### Supplied records
>> START
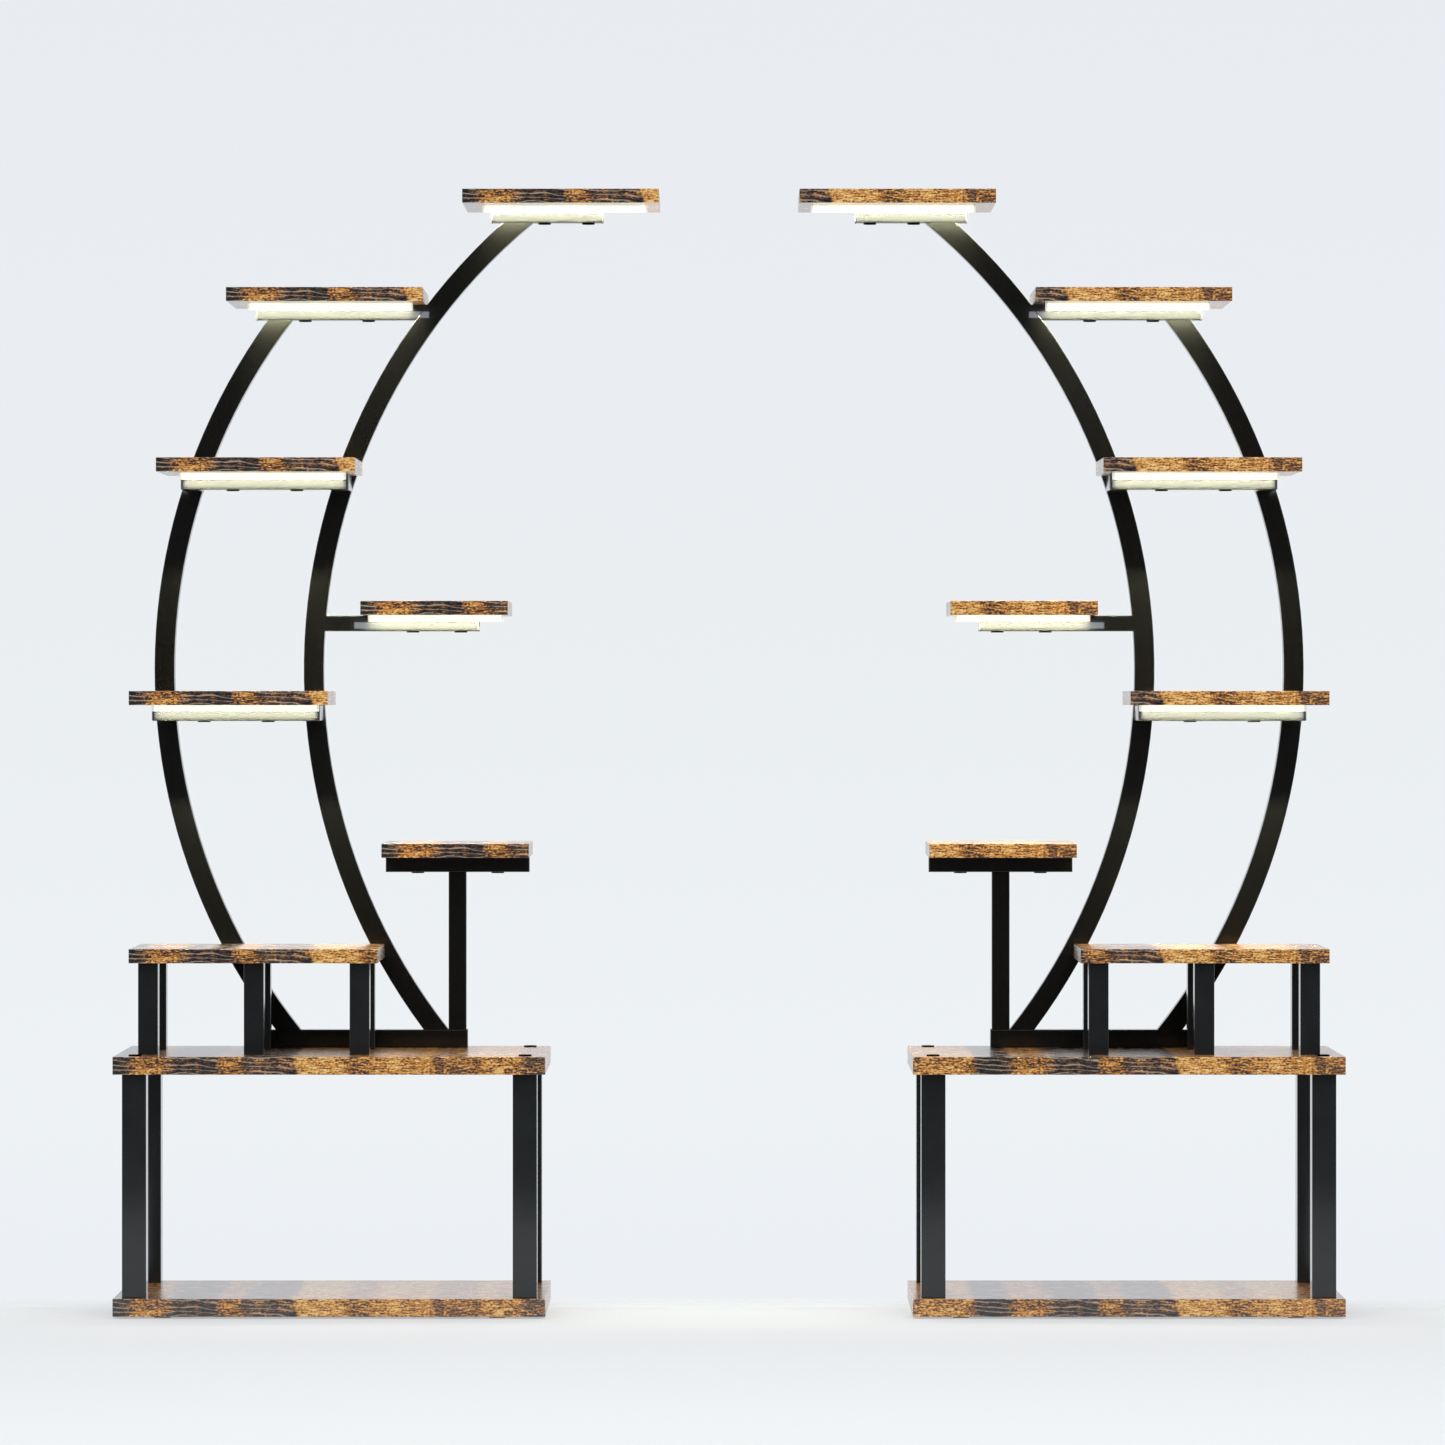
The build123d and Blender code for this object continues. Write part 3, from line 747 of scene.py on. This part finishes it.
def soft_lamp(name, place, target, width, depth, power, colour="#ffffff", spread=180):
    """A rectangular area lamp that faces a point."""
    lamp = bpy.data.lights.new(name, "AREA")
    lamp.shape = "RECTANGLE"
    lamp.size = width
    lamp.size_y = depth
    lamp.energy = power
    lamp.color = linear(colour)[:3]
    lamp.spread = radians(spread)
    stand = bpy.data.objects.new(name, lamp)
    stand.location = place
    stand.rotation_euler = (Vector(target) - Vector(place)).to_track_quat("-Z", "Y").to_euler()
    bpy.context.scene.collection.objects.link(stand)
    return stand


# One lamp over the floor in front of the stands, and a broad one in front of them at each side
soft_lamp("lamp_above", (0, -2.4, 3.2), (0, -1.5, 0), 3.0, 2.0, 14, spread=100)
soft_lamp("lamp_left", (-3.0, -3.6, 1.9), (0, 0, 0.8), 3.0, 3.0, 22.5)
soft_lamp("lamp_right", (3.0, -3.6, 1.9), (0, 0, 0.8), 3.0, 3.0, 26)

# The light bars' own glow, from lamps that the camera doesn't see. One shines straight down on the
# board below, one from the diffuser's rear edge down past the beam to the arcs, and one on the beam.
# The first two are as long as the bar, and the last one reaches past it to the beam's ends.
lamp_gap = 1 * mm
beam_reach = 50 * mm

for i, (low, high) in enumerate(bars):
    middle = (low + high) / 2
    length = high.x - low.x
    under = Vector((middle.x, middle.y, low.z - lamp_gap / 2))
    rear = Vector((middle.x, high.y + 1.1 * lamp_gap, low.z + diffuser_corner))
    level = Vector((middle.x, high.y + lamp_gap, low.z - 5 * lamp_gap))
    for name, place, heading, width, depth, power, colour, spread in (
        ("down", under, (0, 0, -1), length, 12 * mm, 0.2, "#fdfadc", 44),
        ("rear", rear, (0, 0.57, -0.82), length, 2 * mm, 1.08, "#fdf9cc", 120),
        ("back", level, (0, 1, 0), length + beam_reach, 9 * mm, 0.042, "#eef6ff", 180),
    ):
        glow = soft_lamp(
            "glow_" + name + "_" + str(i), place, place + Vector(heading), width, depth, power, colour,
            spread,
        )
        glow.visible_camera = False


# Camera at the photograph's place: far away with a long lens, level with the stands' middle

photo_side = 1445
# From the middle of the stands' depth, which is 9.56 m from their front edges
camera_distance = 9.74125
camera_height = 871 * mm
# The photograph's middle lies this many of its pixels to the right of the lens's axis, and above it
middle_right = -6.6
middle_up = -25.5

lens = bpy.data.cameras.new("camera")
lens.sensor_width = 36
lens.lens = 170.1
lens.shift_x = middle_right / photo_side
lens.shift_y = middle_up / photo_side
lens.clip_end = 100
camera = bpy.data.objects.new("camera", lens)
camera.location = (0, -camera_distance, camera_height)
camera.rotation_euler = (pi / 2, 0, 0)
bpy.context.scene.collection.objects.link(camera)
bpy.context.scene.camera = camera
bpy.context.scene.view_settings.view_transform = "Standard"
>> END
>> START
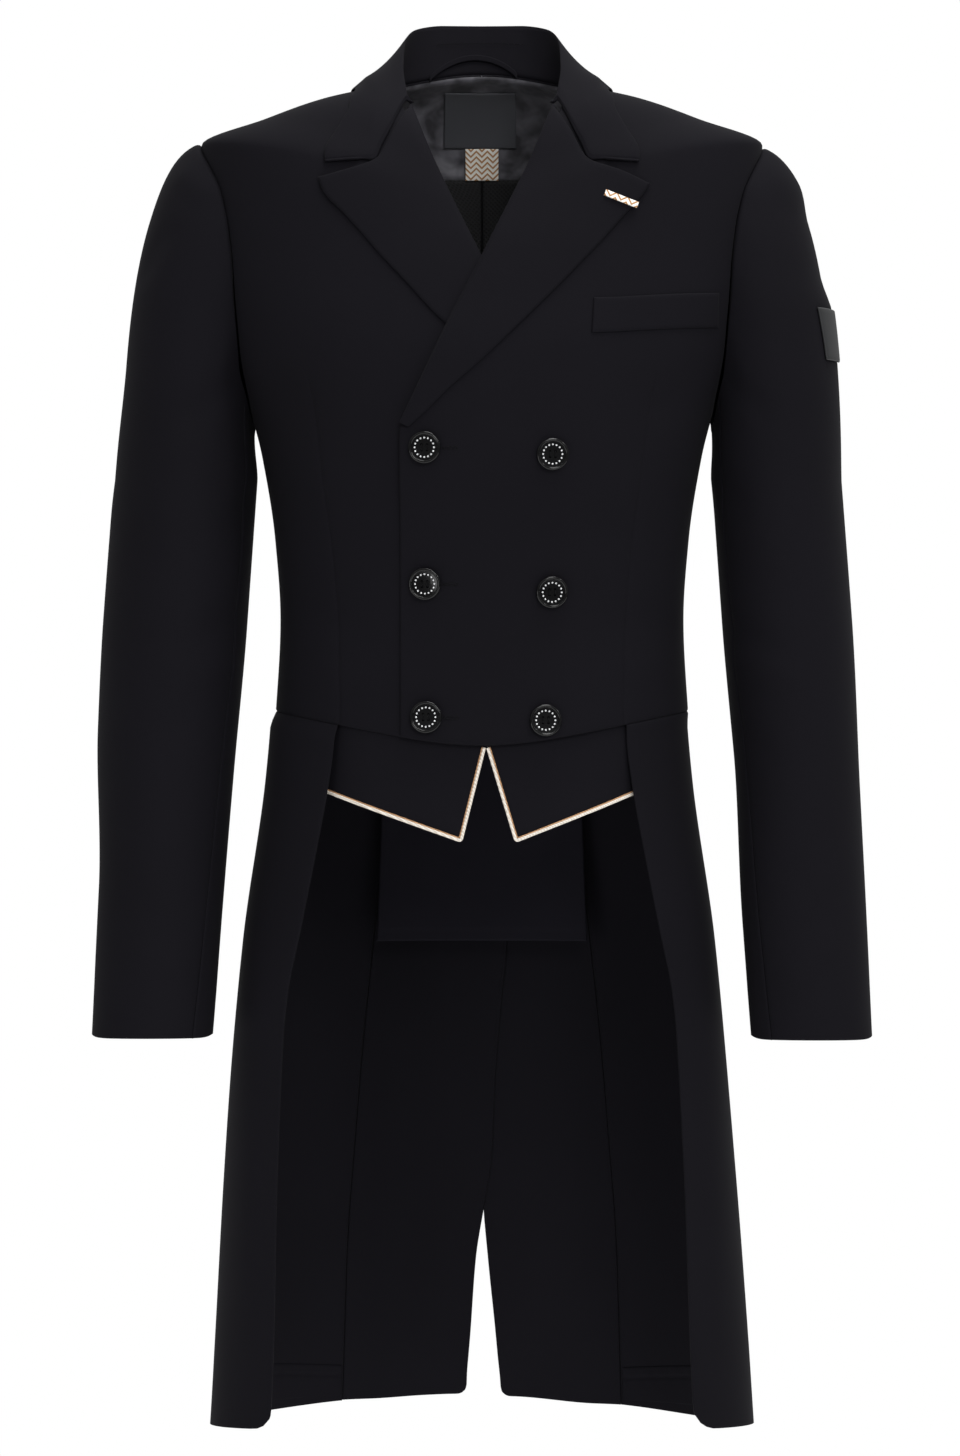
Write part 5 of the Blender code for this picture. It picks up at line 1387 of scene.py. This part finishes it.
>> END
>> START
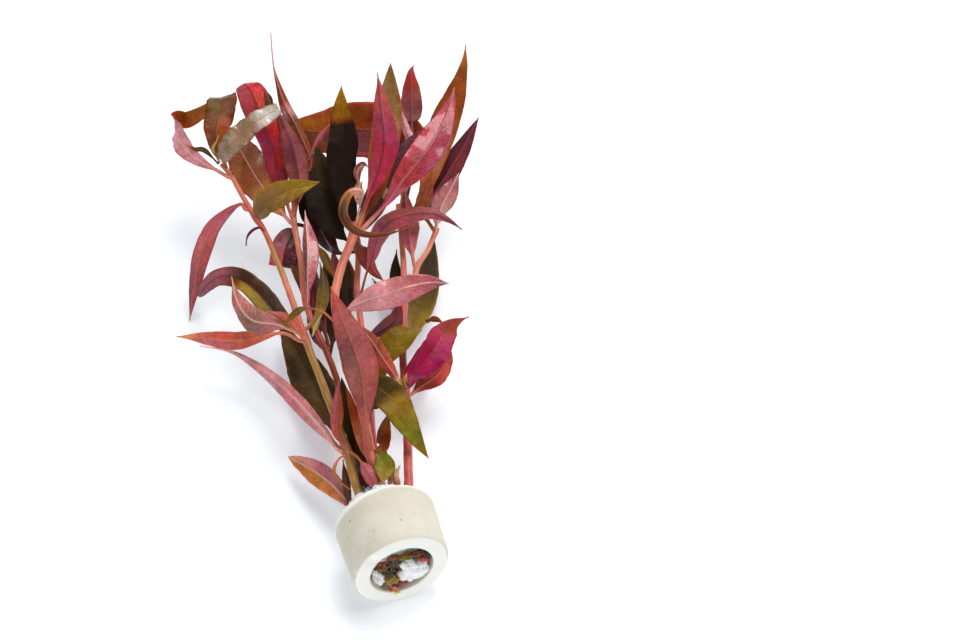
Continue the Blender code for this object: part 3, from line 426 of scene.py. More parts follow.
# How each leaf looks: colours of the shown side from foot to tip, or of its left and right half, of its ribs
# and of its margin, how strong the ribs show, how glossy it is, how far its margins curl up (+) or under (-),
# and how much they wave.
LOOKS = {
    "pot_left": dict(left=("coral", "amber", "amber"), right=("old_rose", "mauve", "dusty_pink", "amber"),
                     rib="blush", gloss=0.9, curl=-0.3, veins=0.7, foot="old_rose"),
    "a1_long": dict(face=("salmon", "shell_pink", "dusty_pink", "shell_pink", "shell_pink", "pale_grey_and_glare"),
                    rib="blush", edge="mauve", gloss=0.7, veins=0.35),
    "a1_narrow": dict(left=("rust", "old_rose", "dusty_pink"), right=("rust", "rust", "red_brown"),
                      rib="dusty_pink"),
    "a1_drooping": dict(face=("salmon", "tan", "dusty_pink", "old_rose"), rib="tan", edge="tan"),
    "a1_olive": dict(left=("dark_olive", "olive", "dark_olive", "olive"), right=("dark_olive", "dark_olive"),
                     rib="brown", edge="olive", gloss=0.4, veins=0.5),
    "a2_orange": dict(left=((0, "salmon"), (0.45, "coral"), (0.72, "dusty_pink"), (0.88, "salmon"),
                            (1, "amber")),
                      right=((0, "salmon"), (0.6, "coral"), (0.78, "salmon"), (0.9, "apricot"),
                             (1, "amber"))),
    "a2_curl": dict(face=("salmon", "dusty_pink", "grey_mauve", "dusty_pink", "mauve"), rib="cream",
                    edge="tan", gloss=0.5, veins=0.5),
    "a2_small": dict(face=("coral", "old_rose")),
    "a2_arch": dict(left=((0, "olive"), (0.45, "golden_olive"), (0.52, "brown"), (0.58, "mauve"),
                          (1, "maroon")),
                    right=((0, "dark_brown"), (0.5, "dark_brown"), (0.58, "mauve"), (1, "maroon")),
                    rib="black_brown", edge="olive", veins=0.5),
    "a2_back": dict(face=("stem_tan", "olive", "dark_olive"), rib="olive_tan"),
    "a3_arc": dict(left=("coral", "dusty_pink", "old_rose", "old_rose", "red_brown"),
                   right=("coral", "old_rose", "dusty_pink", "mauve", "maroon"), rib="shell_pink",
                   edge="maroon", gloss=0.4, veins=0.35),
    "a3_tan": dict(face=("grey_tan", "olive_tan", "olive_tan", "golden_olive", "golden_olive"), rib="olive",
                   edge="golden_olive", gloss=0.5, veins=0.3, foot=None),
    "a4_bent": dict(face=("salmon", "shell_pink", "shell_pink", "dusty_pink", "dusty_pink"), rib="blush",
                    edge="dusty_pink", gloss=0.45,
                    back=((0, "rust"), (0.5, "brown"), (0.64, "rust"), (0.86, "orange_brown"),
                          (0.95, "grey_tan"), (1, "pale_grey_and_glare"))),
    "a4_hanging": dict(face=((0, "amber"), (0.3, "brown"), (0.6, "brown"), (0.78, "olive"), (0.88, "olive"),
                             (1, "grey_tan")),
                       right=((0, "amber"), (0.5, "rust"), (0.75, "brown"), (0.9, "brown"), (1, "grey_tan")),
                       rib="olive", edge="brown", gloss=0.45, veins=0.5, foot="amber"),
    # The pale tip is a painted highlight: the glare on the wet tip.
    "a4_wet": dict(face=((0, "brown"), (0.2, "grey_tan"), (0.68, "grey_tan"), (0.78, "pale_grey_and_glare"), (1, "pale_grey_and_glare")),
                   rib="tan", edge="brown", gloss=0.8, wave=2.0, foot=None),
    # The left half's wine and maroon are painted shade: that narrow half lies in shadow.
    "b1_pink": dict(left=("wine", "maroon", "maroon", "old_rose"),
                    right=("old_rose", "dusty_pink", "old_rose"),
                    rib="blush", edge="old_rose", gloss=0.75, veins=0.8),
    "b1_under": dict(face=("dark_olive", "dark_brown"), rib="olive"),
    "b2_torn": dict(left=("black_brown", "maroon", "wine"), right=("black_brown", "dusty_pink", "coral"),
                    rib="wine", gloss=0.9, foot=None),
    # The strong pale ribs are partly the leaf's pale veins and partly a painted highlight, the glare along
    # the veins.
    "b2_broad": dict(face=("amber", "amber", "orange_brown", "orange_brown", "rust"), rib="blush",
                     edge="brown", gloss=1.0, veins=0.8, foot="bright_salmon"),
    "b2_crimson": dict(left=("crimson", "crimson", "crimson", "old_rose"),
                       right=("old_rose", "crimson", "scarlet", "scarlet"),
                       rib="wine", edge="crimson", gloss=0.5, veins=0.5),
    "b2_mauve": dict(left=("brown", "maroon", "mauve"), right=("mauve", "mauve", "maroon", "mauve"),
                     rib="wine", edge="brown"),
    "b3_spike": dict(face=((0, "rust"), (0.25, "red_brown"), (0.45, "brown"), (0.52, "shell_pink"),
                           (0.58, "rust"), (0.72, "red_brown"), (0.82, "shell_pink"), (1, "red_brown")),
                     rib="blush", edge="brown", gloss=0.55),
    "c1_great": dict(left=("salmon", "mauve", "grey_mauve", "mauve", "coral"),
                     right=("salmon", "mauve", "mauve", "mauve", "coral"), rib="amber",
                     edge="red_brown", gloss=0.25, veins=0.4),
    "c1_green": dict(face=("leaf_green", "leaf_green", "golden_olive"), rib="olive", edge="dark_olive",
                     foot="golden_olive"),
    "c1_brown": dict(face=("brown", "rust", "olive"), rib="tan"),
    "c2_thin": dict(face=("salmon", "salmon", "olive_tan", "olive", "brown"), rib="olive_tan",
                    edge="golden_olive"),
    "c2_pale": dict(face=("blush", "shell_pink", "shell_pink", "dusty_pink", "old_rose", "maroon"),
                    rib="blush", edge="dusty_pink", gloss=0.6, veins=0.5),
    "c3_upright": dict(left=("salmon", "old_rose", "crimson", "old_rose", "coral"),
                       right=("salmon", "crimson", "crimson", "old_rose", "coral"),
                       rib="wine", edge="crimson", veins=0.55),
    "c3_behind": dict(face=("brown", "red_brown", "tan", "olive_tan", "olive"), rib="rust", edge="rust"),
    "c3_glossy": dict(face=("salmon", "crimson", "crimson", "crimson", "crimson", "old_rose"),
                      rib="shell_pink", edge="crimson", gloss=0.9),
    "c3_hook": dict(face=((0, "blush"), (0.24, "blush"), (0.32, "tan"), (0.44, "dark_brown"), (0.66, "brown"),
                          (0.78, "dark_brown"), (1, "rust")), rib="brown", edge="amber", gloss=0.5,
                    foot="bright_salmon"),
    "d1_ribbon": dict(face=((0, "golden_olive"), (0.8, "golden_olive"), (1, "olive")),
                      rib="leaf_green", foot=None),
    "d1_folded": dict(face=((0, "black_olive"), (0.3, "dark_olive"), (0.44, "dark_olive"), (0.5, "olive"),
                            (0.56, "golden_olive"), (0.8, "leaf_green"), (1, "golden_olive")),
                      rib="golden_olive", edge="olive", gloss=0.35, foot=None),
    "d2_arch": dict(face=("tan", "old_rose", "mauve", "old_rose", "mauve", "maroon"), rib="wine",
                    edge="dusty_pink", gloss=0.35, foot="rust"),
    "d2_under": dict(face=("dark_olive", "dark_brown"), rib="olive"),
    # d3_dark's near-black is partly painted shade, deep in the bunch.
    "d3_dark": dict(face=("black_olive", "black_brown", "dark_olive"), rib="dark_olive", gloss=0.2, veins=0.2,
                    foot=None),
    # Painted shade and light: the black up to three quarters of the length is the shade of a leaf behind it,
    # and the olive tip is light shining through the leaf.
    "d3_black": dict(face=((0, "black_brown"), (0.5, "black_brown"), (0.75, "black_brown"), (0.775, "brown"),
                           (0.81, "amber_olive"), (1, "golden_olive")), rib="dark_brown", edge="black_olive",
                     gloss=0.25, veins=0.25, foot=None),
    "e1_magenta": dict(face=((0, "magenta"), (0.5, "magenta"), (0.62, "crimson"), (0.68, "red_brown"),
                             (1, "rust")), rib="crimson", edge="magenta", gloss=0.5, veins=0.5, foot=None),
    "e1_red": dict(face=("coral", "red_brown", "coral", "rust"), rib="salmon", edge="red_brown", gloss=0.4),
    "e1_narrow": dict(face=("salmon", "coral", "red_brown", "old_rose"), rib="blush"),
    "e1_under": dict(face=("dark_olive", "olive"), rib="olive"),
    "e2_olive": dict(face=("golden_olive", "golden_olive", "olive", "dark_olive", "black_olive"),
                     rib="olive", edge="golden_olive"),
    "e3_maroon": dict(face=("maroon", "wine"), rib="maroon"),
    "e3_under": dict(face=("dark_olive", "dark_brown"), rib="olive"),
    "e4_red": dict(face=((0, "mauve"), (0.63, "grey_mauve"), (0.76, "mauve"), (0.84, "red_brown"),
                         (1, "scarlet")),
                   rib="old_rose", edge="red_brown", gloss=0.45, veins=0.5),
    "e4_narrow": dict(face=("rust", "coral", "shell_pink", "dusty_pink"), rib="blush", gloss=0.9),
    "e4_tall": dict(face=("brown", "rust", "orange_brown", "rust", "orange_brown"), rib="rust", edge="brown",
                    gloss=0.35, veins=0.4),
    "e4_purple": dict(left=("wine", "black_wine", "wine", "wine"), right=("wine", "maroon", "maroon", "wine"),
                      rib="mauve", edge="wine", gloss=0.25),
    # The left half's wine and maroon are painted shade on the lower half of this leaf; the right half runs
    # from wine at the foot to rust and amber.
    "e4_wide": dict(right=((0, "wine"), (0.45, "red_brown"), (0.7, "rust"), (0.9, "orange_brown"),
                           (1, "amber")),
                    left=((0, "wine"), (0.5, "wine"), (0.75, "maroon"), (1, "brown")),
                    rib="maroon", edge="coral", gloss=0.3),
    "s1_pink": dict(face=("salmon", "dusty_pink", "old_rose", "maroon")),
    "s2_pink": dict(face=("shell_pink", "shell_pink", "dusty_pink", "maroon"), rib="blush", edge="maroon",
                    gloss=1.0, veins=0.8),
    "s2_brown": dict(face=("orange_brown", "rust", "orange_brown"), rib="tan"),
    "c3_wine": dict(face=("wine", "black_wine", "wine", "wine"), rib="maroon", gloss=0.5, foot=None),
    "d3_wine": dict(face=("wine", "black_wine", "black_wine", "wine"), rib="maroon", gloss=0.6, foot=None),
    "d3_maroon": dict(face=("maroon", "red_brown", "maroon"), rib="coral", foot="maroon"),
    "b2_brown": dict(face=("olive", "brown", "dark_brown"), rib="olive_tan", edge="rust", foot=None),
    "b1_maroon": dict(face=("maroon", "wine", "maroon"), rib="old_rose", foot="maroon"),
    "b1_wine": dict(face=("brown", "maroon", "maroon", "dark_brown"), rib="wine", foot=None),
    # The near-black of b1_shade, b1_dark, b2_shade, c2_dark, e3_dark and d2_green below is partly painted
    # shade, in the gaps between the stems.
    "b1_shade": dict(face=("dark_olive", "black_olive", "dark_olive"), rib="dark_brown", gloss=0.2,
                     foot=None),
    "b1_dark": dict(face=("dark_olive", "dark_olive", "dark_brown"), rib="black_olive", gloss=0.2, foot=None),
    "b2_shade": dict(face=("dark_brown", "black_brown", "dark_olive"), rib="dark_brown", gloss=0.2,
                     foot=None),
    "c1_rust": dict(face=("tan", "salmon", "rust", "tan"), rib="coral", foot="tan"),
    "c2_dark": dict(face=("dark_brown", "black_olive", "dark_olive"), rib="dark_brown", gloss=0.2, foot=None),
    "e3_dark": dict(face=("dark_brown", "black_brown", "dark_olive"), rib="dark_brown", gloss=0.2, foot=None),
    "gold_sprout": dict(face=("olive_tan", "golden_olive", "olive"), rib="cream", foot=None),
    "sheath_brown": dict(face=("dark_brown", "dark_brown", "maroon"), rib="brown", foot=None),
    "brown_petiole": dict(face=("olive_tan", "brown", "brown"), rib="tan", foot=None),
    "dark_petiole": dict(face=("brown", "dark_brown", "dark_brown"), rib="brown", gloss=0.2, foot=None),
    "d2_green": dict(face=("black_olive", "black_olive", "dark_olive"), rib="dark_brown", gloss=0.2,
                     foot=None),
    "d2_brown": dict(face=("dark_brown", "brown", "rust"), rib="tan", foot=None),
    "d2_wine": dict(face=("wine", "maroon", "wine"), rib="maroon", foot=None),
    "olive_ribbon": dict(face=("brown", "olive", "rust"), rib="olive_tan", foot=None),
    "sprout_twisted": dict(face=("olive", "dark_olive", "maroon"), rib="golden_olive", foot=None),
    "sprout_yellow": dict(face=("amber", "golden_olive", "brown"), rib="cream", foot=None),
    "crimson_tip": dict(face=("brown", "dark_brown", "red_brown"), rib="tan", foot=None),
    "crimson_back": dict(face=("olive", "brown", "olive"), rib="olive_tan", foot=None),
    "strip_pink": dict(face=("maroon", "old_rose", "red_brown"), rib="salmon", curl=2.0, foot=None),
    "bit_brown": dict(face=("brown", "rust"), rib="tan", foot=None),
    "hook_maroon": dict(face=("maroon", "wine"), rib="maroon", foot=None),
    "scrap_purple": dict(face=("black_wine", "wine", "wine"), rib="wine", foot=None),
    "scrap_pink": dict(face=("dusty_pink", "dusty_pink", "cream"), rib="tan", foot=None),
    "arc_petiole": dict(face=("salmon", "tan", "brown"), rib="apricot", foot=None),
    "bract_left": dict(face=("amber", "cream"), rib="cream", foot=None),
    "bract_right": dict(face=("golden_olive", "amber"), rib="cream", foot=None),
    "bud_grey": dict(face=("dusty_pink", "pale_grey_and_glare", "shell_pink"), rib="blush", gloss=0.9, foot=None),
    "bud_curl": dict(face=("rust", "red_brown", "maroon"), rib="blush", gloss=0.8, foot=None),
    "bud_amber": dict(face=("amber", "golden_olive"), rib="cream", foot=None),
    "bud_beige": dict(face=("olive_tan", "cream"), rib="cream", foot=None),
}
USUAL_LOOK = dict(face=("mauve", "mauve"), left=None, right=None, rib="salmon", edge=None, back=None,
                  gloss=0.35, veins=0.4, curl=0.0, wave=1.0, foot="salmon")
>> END
### What you need to do
Each line from the line with "The build123d and" to the line with "return stand" is to be echoed exactly; both boundary lines are included, and nothing else is to be output.

### Solved exercise
The build123d and Blender code for this object continues. Write part 3, from line 747 of scene.py on. This part finishes it.
def soft_lamp(name, place, target, width, depth, power, colour="#ffffff", spread=180):
    """A rectangular area lamp that faces a point."""
    lamp = bpy.data.lights.new(name, "AREA")
    lamp.shape = "RECTANGLE"
    lamp.size = width
    lamp.size_y = depth
    lamp.energy = power
    lamp.color = linear(colour)[:3]
    lamp.spread = radians(spread)
    stand = bpy.data.objects.new(name, lamp)
    stand.location = place
    stand.rotation_euler = (Vector(target) - Vector(place)).to_track_quat("-Z", "Y").to_euler()
    bpy.context.scene.collection.objects.link(stand)
    return stand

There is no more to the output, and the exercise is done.